Ulla Hahn: Ich habe mir das Manifest jetzt auch noch mal genau angeschaut. Das ist ja doch, um es mal dezent auszudrücken, irreführend auch formuliert. Es wird ja da immer von der lateinischen Liturgie auch gesprochen. Die lateinische Sprache in der Liturgie ist ja erlaubt, die ist ja gar nicht verboten, die ist ja sogar erwünscht. Die Volkssprachen sind seit dem Vatikanum II erlaubt, und das Wörtchen "klassisch" ist ja da noch drin, und dahinter verbirgt sich ja etwas ganz anderes, denn das ist ja der alte Ritus von 1541, dieses Konzil von Trient, das das zweite Vatikanum dann abgelöst hat. Dieser alte Ritus, der ist in der Tat nur mit einer Sondererlaubnis des Ortsbischofs noch zu zelebrieren, der ist in der Tat verboten, und gegen ein Verbot würde ich mich immer wenden.
Schmitz: In diesem Manifest heißt es unter anderem, dass die lateinische Liturgie sozusagen wie die Kathedralen, die man heute noch besichtigen kann, das Abendland zum Teil bis in römische Zeit hinein kulturell präsent darstelle.
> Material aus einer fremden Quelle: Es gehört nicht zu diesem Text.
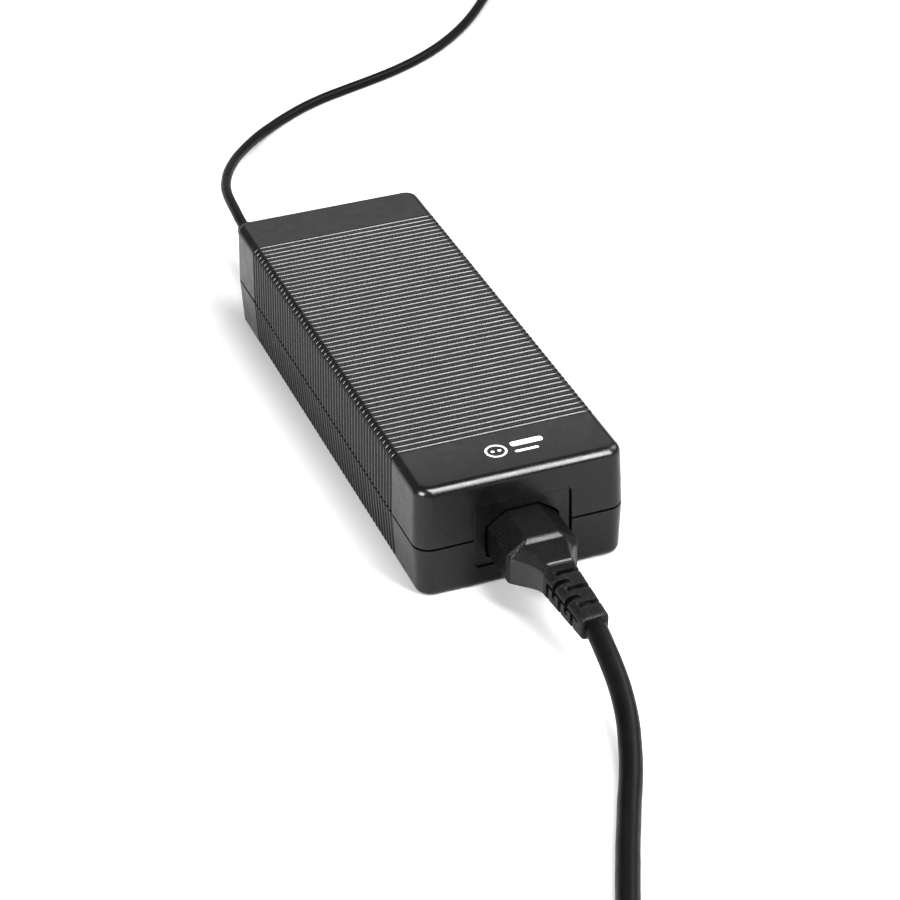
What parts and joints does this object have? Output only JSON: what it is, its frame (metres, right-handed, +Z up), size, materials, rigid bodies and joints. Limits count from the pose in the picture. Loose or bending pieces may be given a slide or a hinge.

Hahn: Schauen Sie, was hat Vatikanum II gemacht? Vatikanum II hat ja die Liturgie in wesentlichen Punkten beibehalten. Sie hat nicht die lateinische Sprache abgeschafft, das muss man immer wieder betonen, das ist nicht wahr, und es ist ja auch durchaus auf alte Elemente wieder zurückgegriffen worden. Nehmen Sie zum Beispiel die Handkommunion, die hat es bis ins Jahr 1000 gegeben.
Schmitz: Martin Mosebach sagt, dass es eben nicht um Restauration, sondern um Renaissance geht, also um Tradition des Lebendigen, das wieder lebendig gemacht werden soll.
Hahn: Dem kann ich mich natürlich nur anschließen. Aber deswegen muss man das Rad nicht zurückdrehen, denn was heißt denn Tradition? Das heißt ja nicht Konservierung, sondern Übertragung. Und eine Übertragung schließt ja ein, dass man nichts unverändert belässt, sondern dass man Älteres immer wieder neu sagt und erfasst und das auch wieder neu erfassen lernt.
Schmitz: Welchen Reiz, oder verspüren Sie überhaupt einen Reiz, den das Lateinische in der heiligen Handlung, sage ich einmal, ausüben könnte, welchen Vorteil hätte das Lateinische?
Hahn: Ich glaube nicht, dass das Lateinische einen besonderen Vorteil hat. Ich glaube auch nicht daran, dass es so etwas ist wie eine Völker umspannende Sprache heutzutage noch. Ich glaube, dass es sehr wichtig ist diese strenge Liturgie, dass dieser öffentliche Dienst, diese Zuwendung zu den Menschen, dass der wirklich strenge rituale Formen hat, so dass, wenn ich in Südafrika oder irgendwo auf der Welt in eine katholische Messe gehe, mich da wieder finde.
Schmitz: Dennoch feiert ja die Liturgie, also die Form, das Geheimnis der Menschwerdung Gottes, die Inkarnation des Lichtes von Liebe und Vernunft, sage ich einmal etwas pathetisch, in der Welt. Braucht ein Geheimnis nicht auch selbst ein Zeichen, das etwas Geheimnisvolles in sich birgt, eben die fremde Sprache, um darauf hinzuweisen?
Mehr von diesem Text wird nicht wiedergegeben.